The well-worn tales of the territorial pioneers are "increasingly less relevant to people today, unless you're a real history nut," said John Crippen, the museum's executive director. "But telling the stories of the last 50, 60, 70 years, that's what gets people going because they can see that immediate impact on their daily life."

Including the Minneapolis Interview Project in the museum's archive was "a fairly obvious decision for us," he said. "It's a great way to document history as it's happening."

Winkler-Morey has lived in Minneapolis for 48 years. But growing up, she moved from place to place, year after year. It taught her to notice differences.

Moving to Durham, N.C., at age 8, she saw that the city was segregated block by block. An unpaved, red clay road on one block, mansions on the next. "I was able to see, 'Wow, this is different,'" she said. "And I'm grateful for that. 'Why are things this way?' I started to ask those questions very young."

Curious about the country, Winkler-Morey trekked in 2011 and 2012 around the United States' perimeter on a bike. With her book, "Allegiance to Winds and Waters: Bicycling the Political Divides of the United States," she was "anxious about getting these places right that I had stayed in for 24, 36 hours."

She wondered: "What do I know and not know about Minneapolis, where I live?"

As an adjunct professor at Metropolitan State University, Winkler-Morey always assigned her students autobiographical writing. When she started her interviews, too, she looked first to her former students. She began with a list of questions, which she abandoned very quickly.

"Really, I just let people tell their stories," she said. "They were much, much better interviews if I kept my mouth shut."

People talked about their family histories, about their political awakenings, about their mentors and mentees. They talked about Jamar Clark and George Floyd.

"I've tried to pass on the need to develop a genuine historical consciousness in which you understand that the struggle for freedom is transgenerational," writer and award-winning professor John Samuel Wright said in a personal history that spans decades and continents. "It is ongoing and unceasing."

In 2019, as the interviews accumulated, picking up energy and drawing in people who wanted to share, photographer Eric Mueller reached out. He began photographing the people Winkler-Morey had interviewed in places they chose, places that held meaning.

Landrum, 43, stood beside the Mississippi River. She rides her bike there "so regularly, a friend of mine called it my church." In New Orleans, she told Winkler-Morey, she lived a mile and a half from the same river. "Sometimes I weep about not having had this kind of relationship with the river as a child."

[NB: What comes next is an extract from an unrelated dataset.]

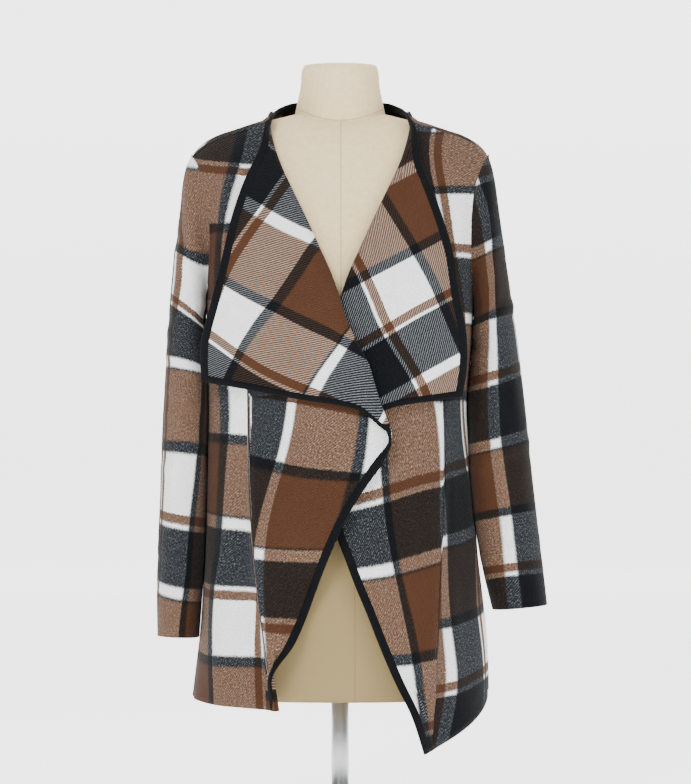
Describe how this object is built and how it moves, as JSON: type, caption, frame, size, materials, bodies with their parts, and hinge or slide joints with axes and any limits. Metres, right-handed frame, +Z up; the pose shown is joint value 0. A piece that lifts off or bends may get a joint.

Winkler-Morey invited Landrum into her home. They sat in her kitchen. Landrum had seen the folks she'd interviewed already — "people I deeply respect and admire." And she knew Winkler-Morey's work and writing. So she trusted her with her story.

Together, they explored "what it means to be a child of this water," Landrum said by phone. What it means to be from land that was once the site of slavery. Land that her family sharecropped. "I've continued wrestling with being in that story," she said, "and finding ways to write my way through it."

Archives have helped. Taking a course with writer Erin Sharkey, Landrum has used archival documents to learn more about her family's history. So she loves that Winkler-Morey has created an archive that captures activists' stories, including her own.

"There's something that feels really tender and fierce and important and sort of magical about that," she said. "That we're also part of the archive.

"We're still making it for future generations."

Minneapolis Interview Project
What: An Evening of Real-Life Stories about Social Justice in Minneapolis
When: 6 p.m. Thu., Sept. 14
Where: Capri Theater, 2027 W. Broadway, Mpls.